As a Pagan in academia, I like learning those tools and using them.  Of the old persuasive trilogy—logos, pathos, ethos—maybe it is really ethos that is in short supply. UPG has a place, but this kind of writing is not it.

Is Anthropology a Science?

Politicized anthropologists gain ground against archaeologists and physical anthropologists after their chief American professional organization rewrites its mission statement.

The decision has reopened a long-simmering tension between researchers in science-based anthropological disciplines — including archaeologists, physical anthropologists and some cultural anthropologists — and members of the profession who study race, ethnicity and gender and see themselves as advocates for native peoples or human rights.

According to the AAA’s new long-range plan, anthropology is about “public understanding,” not “science.”

Some public understanding occurs no matter what, but the dispute seems to favor those who want anthropology to favor their political agendas.  These are the same postmodern folks who argue that anthropology always served a political agenda, so perhaps they are simply being more up-front about it.

Until now, the association’s long-range plan was “to advance anthropology as the science that studies humankind in all its aspects.” The executive board revised this last month to say, “The purposes of the association shall be to advance public understanding of humankind in all its aspects.” This is followed by a list of anthropological subdisciplines that includes political research.

Anthropology is easily politicized because it deals with social structures, kinship, war, death and burial—everything to do with identity at various levels. And yes, anthropologists have often served larger, powerful interests. Think of Ruth Benedict researching The Chrysanthemum and the Sword, studying Japanese culture to benefit the American occupation.

But I still think that there is a place for “science” and objectivity as ideals, even while keeping one’s eyes open (“reflexivity”).

The “Thinness” of Pagan Culture

Stephanie Drury’s blog Stuff Christian Culture Likes (which, she admits, refers mostly to evangelical Protestant culture) is up to to 204 posts (the numbering is confusing because she sometimes recycles older posts).

In contrast,  the blog Stuff Pagan Culture Likes seems to have hit a wall last March, with no new posts for six months. Too bad.
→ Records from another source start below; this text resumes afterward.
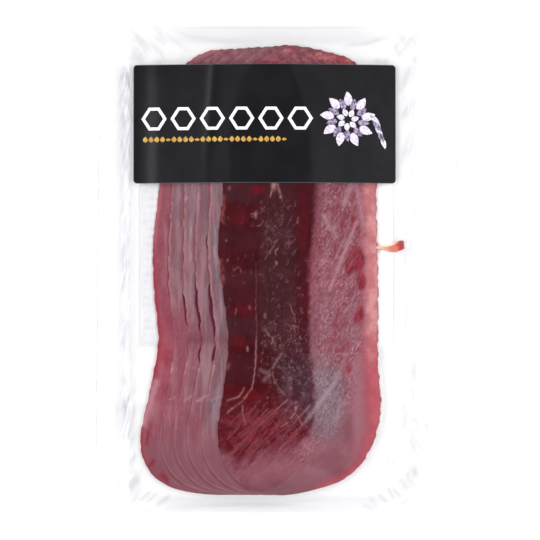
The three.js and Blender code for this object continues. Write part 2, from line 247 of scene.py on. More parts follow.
# How grey the strip of each lower slice is along Y, a painted reflection of the lights off the film over the
# tilted steps; the rest of it is a ruddy mauve
STRIP_SHEEN = [
    [(94, 0.45), (36, 0.3), (0, 0.2), (-20, 0), (-45, 0), (-60, 0.15), (-80, 0.3)],
    [(94, 0.6), (36, 0.85), (0, 0.8), (-14, 0.55), (-22, 0.2), (-45, 0.3), (-60, 0.3), (-80, 0.4)],
    [(94, 0.6), (36, 0.9), (0, 0.9), (-14, 0.75), (-26, 0.5), (-50, 0.55), (-60, 0.4), (-80, 0.45)],
    [(94, 0.7), (36, 0.95), (0, 0.9), (-20, 0.8), (-34, 0.8), (-46, 0.85), (-56, 0.6), (-66, 0.35)],
    [(94, 0.8), (36, 1), (-20, 1), (-34, 0.85), (-46, 0.95), (-62, 1), (-72, 0.7), (-80, 0.4), (-92, 0.3)],
]
# Rims of the lower slices along Y: clear near the label, marked below the middle, thin pale lines at the foot
RIM_HEIGHTS = [
    (94, 0.06), (84, 0.1), (70, 0.4), (36, 0.5), (12, 0.38), (-4, 0.44), (-12, 0.2), (-34, 0.06),
    (-37.8, 0.06), (-38.8, 0.8), (-42.2, 0.8), (-44, 0.2), (-58, 0.1), (-64, 0.27), (-94, 0.33),
]
# Painted shadows in slits left of the next slice's rim, where the film bridges the step: slice level, middle
# and half length along Y, width
SLITS = [
    (1, -16, 7.5, 0.8), (2, -15.8, 10.8, 1.25), (3, -17, 11.8, 1.45), (2, -35, 3.4, 0.9),
    (3, -35.2, 3.8, 1.2), (3, 12, 4, 0.5),
]


def smooth(value, low, high):
    """Smooth step of an array: 0 at low and 1 at high, which may also be the smaller of the two."""
    share = np.clip((np.asarray(value, float) - low) / (high - low), 0, 1)
    return share * share * (3 - 2 * share)


def window(value, low, full, falling, gone):
    """Smooth step up from low to full, and down again from falling to gone."""
    return smooth(value, low, full) * smooth(value, gone, falling)


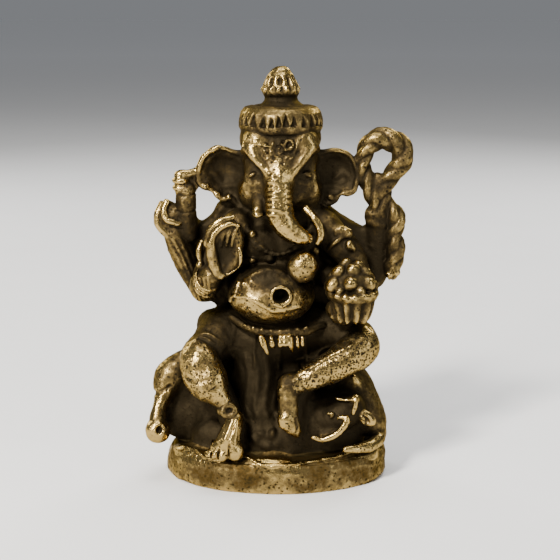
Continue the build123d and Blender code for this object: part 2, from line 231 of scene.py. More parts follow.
def rope(points, turns, strands=3, depth=0.5, blend=0.2, bend=0.1):
    """A twisted rope along a smooth curve of (x, y, z, radius) points.  depth is how deep its grooves are."""
    path = smooth_path(points, 6)
    region = region_of(*box_of(path[:, :3], path[:, 3]))
    distance = np.full([s.stop - s.start for s in region], FAR, np.float32)
    lengths = np.linalg.norm(np.diff(path[:, :3], axis=0), axis=1)
    along = np.concatenate([[0], np.cumsum(lengths)]) / lengths.sum()
    for a, b, u, v in zip(path[:-1], path[1:], along[:-1], along[1:]):
        part = region_of(*box_of([a[:3], b[:3]], [a[3], b[3]]))
        x, y, z = places(part, bend)
        d, t = to_segment(x, y, z, a[:3], b[:3])
        run = (b[:3] - a[:3]) / np.linalg.norm(b[:3] - a[:3])
        side = np.cross(run, (0, 1, 0))
        side /= np.linalg.norm(side)
        across = (x - a[0]) * side[0] + (y - a[1]) * side[1] + (z - a[2]) * side[2]
        angle = np.arctan2(y - a[1] - t * (b[1] - a[1]), across)
        lay = np.abs(np.cos((angle * strands + 2 * np.pi * turns * (u + (v - u) * t)) / 2))
        inner = tuple(slice(s.start - r.start, s.stop - r.start) for s, r in zip(part, region))
        distance[inner] = np.minimum(distance[inner], d - (a[3] + (b[3] - a[3]) * t) + depth * (1 - lay))
    join(region, distance, blend)


def ring(centre, axis, major, minor, blend=0.2, bend=0.1):
    """A round ring."""
    n = np.array(axis, float) / np.linalg.norm(axis)
    region = region_of(*box_of([centre], major + minor))
    x, y, z = places(region, bend)
    x, y, z = x - centre[0], y - centre[1], z - centre[2]
    up = x * n[0] + y * n[1] + z * n[2]
    out = np.sqrt(np.maximum(x * x + y * y + z * z - up * up, 0))
    join(region, np.sqrt((out - major) ** 2 + up * up) - minor, blend)


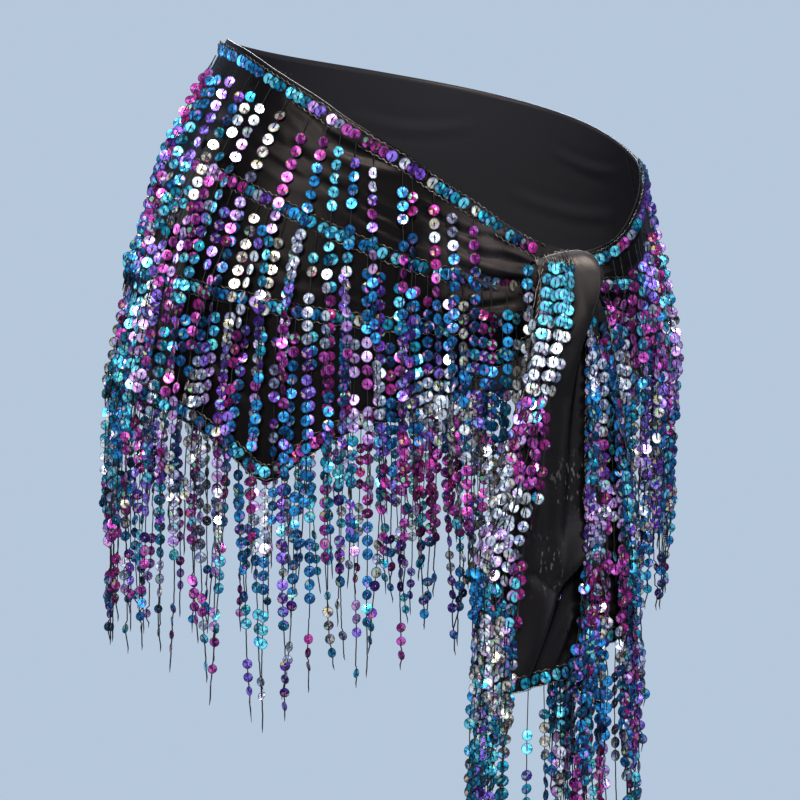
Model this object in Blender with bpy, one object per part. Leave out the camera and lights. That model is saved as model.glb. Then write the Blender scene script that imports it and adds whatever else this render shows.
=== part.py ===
"""Belly dance hip scarf, wound round the hips and tied in front of the left hip.

Frame: +Z up, the wearer faces -Y and +X is the wearer's left. The origin is on the axis of
the hips, at the height where the hips carry the scarf. All sizes below are in millimetres
and all angles in degrees; an angle is measured round the hips from the front (-Y), with
positive angles towards the wearer's left. "Out" is a distance out from the hip form.
"""
from collections import namedtuple

import bmesh
import bpy
import numpy as np

MM = 0.001

# --- driving sizes ------------------------------------------------------------------------
CLOTH = 1.5                 # wall of the cloth
CLOTH_OUT = 1.0             # inner face of the wound cloth, out from the hip form
GAP = 0.3                   # between pieces that meet
SEAM_GAP_ANGLE = 0.06       # half a seam's gap, as an angle
BAND_WIDTH = 9.0            # sequin band along each row and each edge
BAND = 0.8                  # its thickness
CLOTH_EDGE = 1.5            # cloth that shows beyond the first and last band
FRINGE_LENGTH = 155.0       # strands, from the band to their tips
FRINGE = 2.4                # thickness of the solid that a row of strands fills
FRINGE_OUT = CLOTH_OUT + CLOTH + 2 * GAP    # its inner face where it lies on the cloth
LAYER = FRINGE + 3 * GAP    # how far a row of strands stands off the row below it
RAMP = 16.0                 # height over which strands lift to pass the next row
RAMP_SHARE = 0.9            # most of the height between two rows that this takes
LINE_DROP = 3.0             # least height between two lines of a fringe or a tail
HIP_ROUNDNESS = 2.15        # exponent of the superellipse of each hip section

KNOT_ANGLE = 27.0           # where the two wound ends of the cloth meet, under the knot
SIDE_ANGLE = 90.0           # left side, where the left stretch meets the back
RIGHT_ANGLE = -98.0         # right side, where the back meets the front
BANDS_TO_KNOT = 22.0        # the front's bands stop here, under the knot
BANDS_FROM_KNOT = 32.0      # and the left hip's start here
FRINGE_TO_KNOT = 14.0       # the top row's strands stop beside the knot

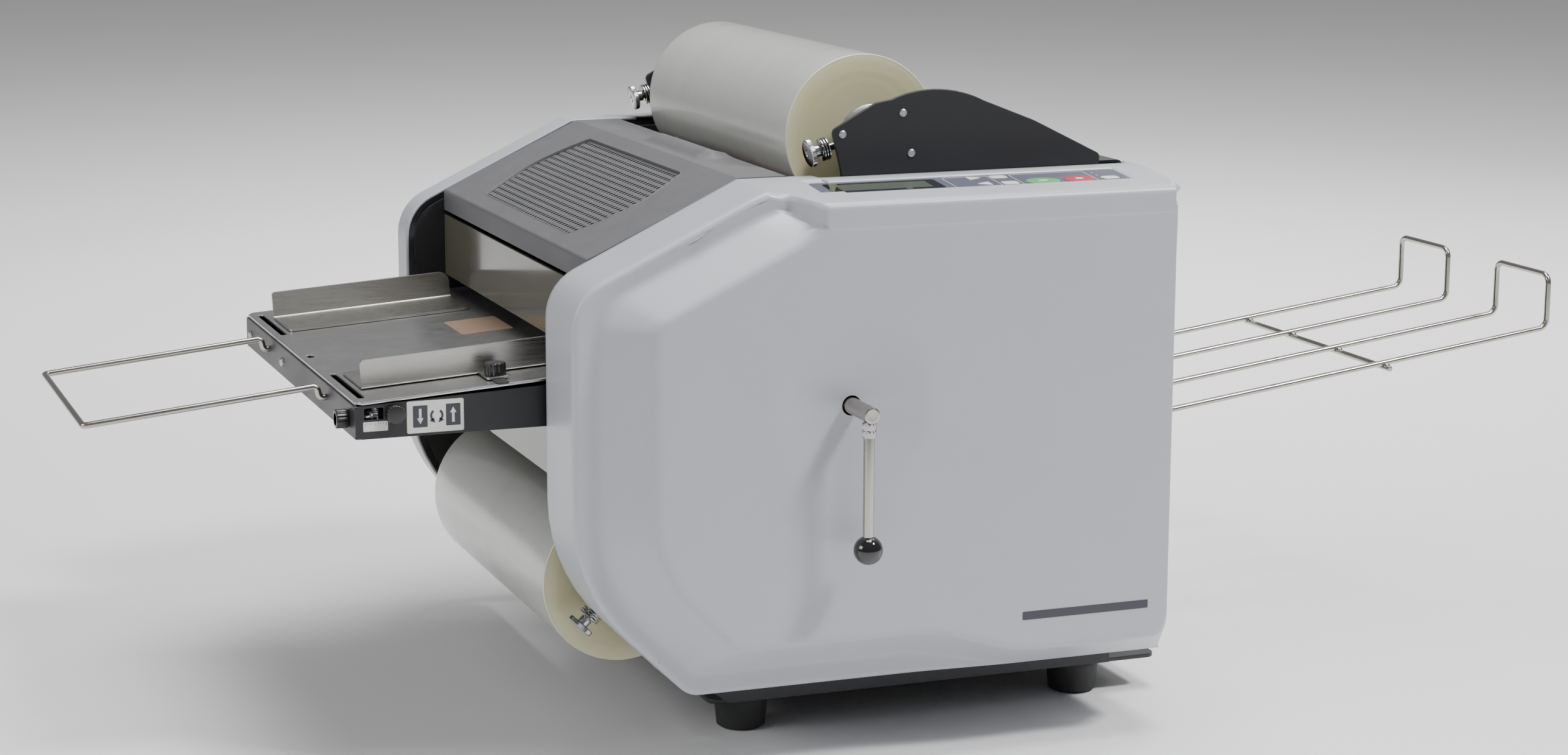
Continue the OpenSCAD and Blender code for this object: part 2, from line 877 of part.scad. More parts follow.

Our “culture” is just a lot thinner, despite the fact that contemporary  Pagans have been engaging in self-parody since Day 1. Consider some of the material that Isaac Bonewits produced in The Druid Chronicles in the 1970s, for example. (Isaac, amazingly prescient, was already paying attention to chronologies and sources, knowing that future scholars would use his material.)

Right now, on  the academic side, I am feeling the “thinness” all too much. Submission to The Pomegranate are down. (That could be related to the economy, as another journal editor told me that they have the same problem—it’s a general gloominess.) I am reduced to sending plaintive emails halfway around the world: “Won’t you please revise and re-submit your papers?”

And let’s not even talk about the academic job market.